There will always be companies that will keep their feet firmly fixed to the way they have always done it and not realize that the world is changing. We only need to look as far as Woolworths and their stance to sell pretty much everything and with massive competition (from CDs to birthday cards) and not really having a firm grasp of their target market while Wilkinson, The Pound Shop and The Card Factory got to grips with theirs. While the world of pick-n-mix may not ensure a sustainable marketplace, businesses cannot look to be everything for everybody while technology and consumption habits change.

Something On LinkedIn That Doesn’t Represent 2014

Ford Quote_The ID Group_content marketingIf we keep our heads in the now, everyone else’s eyes and ears are shifting to new places. I have seen this quote (from Henry Ford) and associated image doing the rounds on LinkedIn at the moment and whilst I preferred a world where it was a lot easier to propose and schedule an ad campaign, work on relevant printed work to promote a message/company (from large format print to brochures) it’s not as prominent as it once was. A quote from a man who died 67 years ago, is now out of touch with reality and the places where consumers actually are. Lets market in the year we live in, rather than thinking it’s 2004 shall we?

 

The principals of the 4Ps will always stay true, but we all now consume content and messages in a completely different way from the 20th Century. To be more specific we now consume on our own time. The days of sitting and watching TV in real time are long gone. When I watch TV, it’s via ‘catch up’ even to the point where I use the TV to watch YouTube (which gets me thinking are we now watching TVs or computers?). The consumption of media today, is in a completely different hemisphere than it was 60 (no make that 15) years ago, where heavy thinking, planning and implementation was a staple process to broadcasting a message. In 2014 speed allows us to control and story-tell in the real world and adapt to the different platforms and techniques that we use.

The Shift In Engagement

We are currently living in a cultural shift where authentic engagement has superseded product promotion and interruption. The old way of battling for attention is still rife on the social channels that we use and the places that we own (web, blog, email), but platform mentality is slowly changing. We are now learning to respect our audiences a lot more with real intent and also consider the spaces that we use. This is the world we are now starting to embark upon, where storytelling and the creative freedom to act normal with authenticity is the place where we are all heading as businesses and as people. Coming back to the quote at the beginning of the article, we can’t keep with what we’ve always been used to but need to know the places where our respective industries are heading.

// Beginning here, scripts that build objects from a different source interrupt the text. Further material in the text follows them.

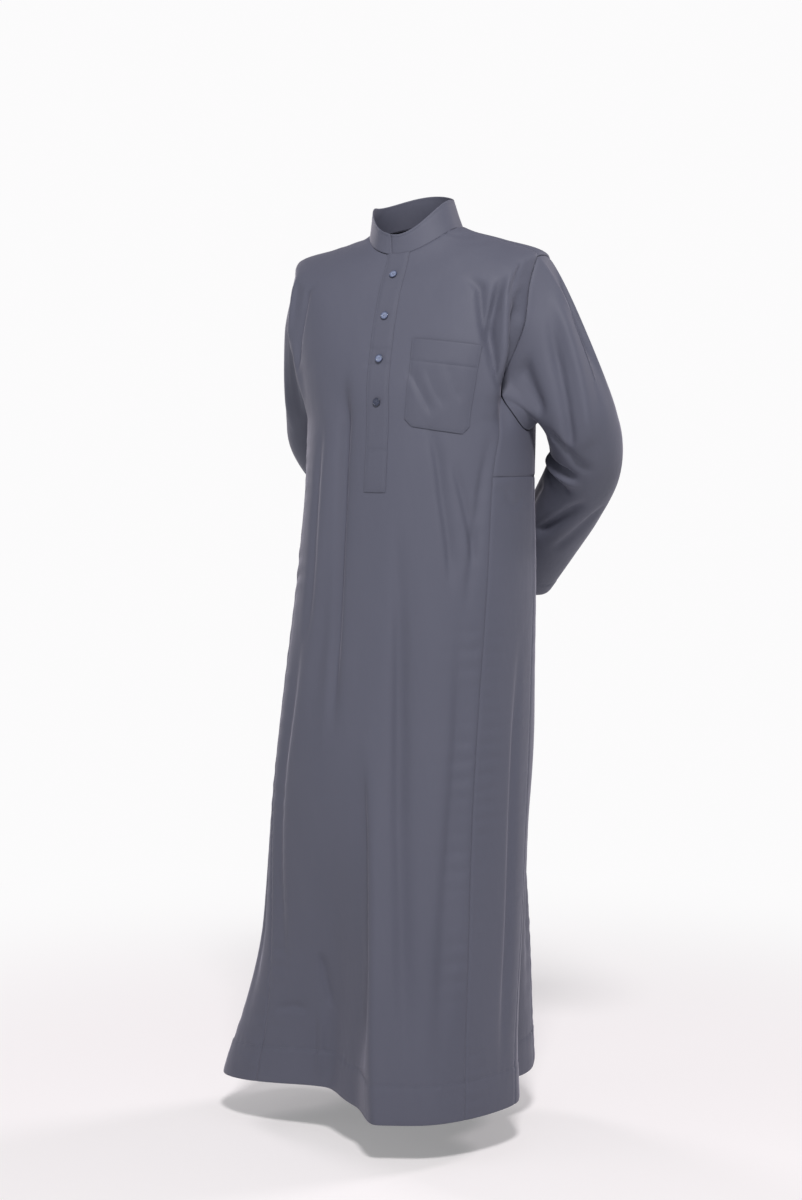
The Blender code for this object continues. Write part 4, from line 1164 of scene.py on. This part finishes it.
def build_button(number, height, slot):
    """A turned face, its sides and its underside, as rings of points with one more point at each middle."""
    level = level_at(np.array(0.0), np.array(height))
    normal = surface_normal(np.array(0.0), level)
    stack = LAID_GAP + PATCH_WALL + SEAM_GAP + BUTTON_THICK / 2
    base = form(0.0, level) + form_normal(0.0, level) * stack
    radius = BUTTON_RADIUS * np.linspace(0, 1, BUTTON_RINGS)[1:] ** 0.9
    turn = np.linspace(0, 2 * np.pi, BUTTON_TURNS, endpoint=False)
    x, y = radius[:, None] * np.cos(turn), radius[:, None] * np.sin(turn)
    face = np.stack([x, y, button_face(x, y)], axis=-1)
    under = np.array([(1.0, 0.0), (0.86, -1.0), (0.4, -1.0)])
    low = [np.stack([x[-1] * share, y[-1] * share, face[-1, :, 2] * 0 + BUTTON_THICK / 2 * down], axis=-1)
           for share, down in under]
    grid = np.concatenate([face, np.array(low)])
    rows, columns = grid.shape[:2]
    centres = np.array([[0, 0, button_face(0.0, 0.0)], [0, 0, -BUTTON_THICK / 2]])
    local = np.concatenate([grid.reshape(-1, 3), centres])
    quads = grid_faces(rows, columns, True, 0)[:, ::-1]
    ring = np.arange(columns)
    after = np.roll(ring, -1)
    top, bottom = rows * columns, rows * columns + 1
    last = (rows - 1) * columns
    fans = np.concatenate([
        np.stack([ring, after, np.full(columns, top)], axis=-1),
        np.stack([last + after, last + ring, np.full(columns, bottom)], axis=-1),
    ])
    triangles = np.concatenate([quads[:, [0, 1, 2]], quads[:, [0, 2, 3]], fans])
    axes = standing_on(normal, np.array([1.0, 0.0, 0.0]))
    name = f"button_{number}_turned"
    button = add_piece(name, new_mesh(name, base + local @ axes, triangles, local[:, :2].copy()), slot,
                       (f"button_{number}",))
    bars = np.array([thread_bar(x_bar) for x_bar in (-HOLE_OFFSET, HOLE_OFFSET)])
    rows, columns = bars.shape[1:3]
    points = bars.reshape(-1, 3)
    faces = np.concatenate([grid_faces(rows, columns, True, start) for start in (0, rows * columns)])
    name = f"button_{number}_thread"
    thread = add_piece(name, new_mesh(name, base + points @ axes, faces, points[:, :2].copy()), slot)
    return button, thread


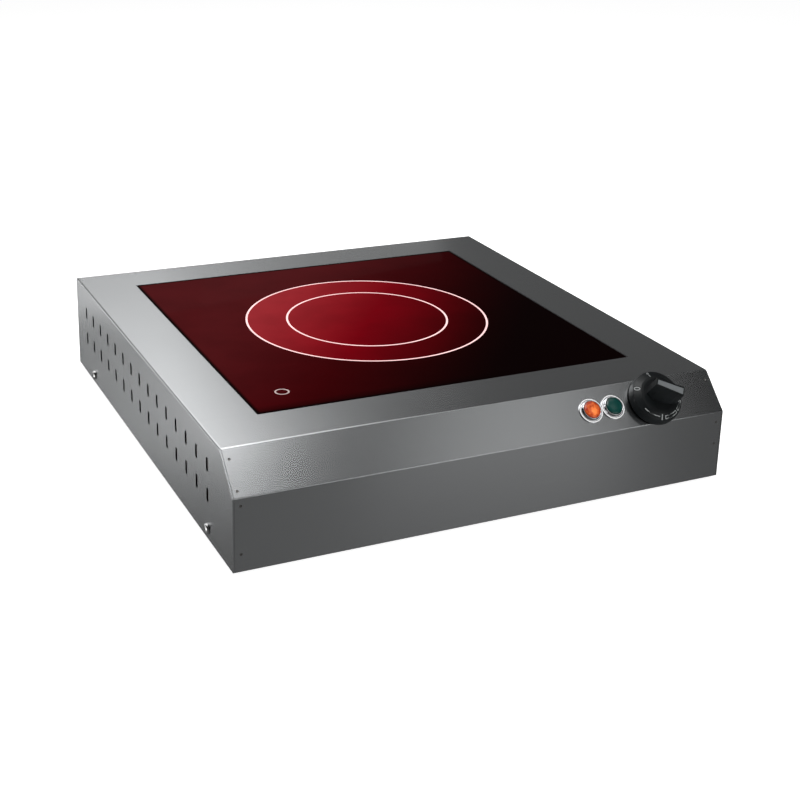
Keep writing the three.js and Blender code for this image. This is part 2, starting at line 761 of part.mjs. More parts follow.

To maintain our lead, businesses have to re-learn and adapt. Many others will be happy to regurgitate what has been handed down to them and the way they have been told to act and implement by others who have not been part of this seismic shift that has happened within the world of marketing and business over the past ten years.

The second you stop becoming an enthusiastic learner, give it 12 months and businesses will start catching up with you. The opportunity we now have as businesses to study how to influence a marketplace and become influencers ourselves is something we now have the ability to achieve.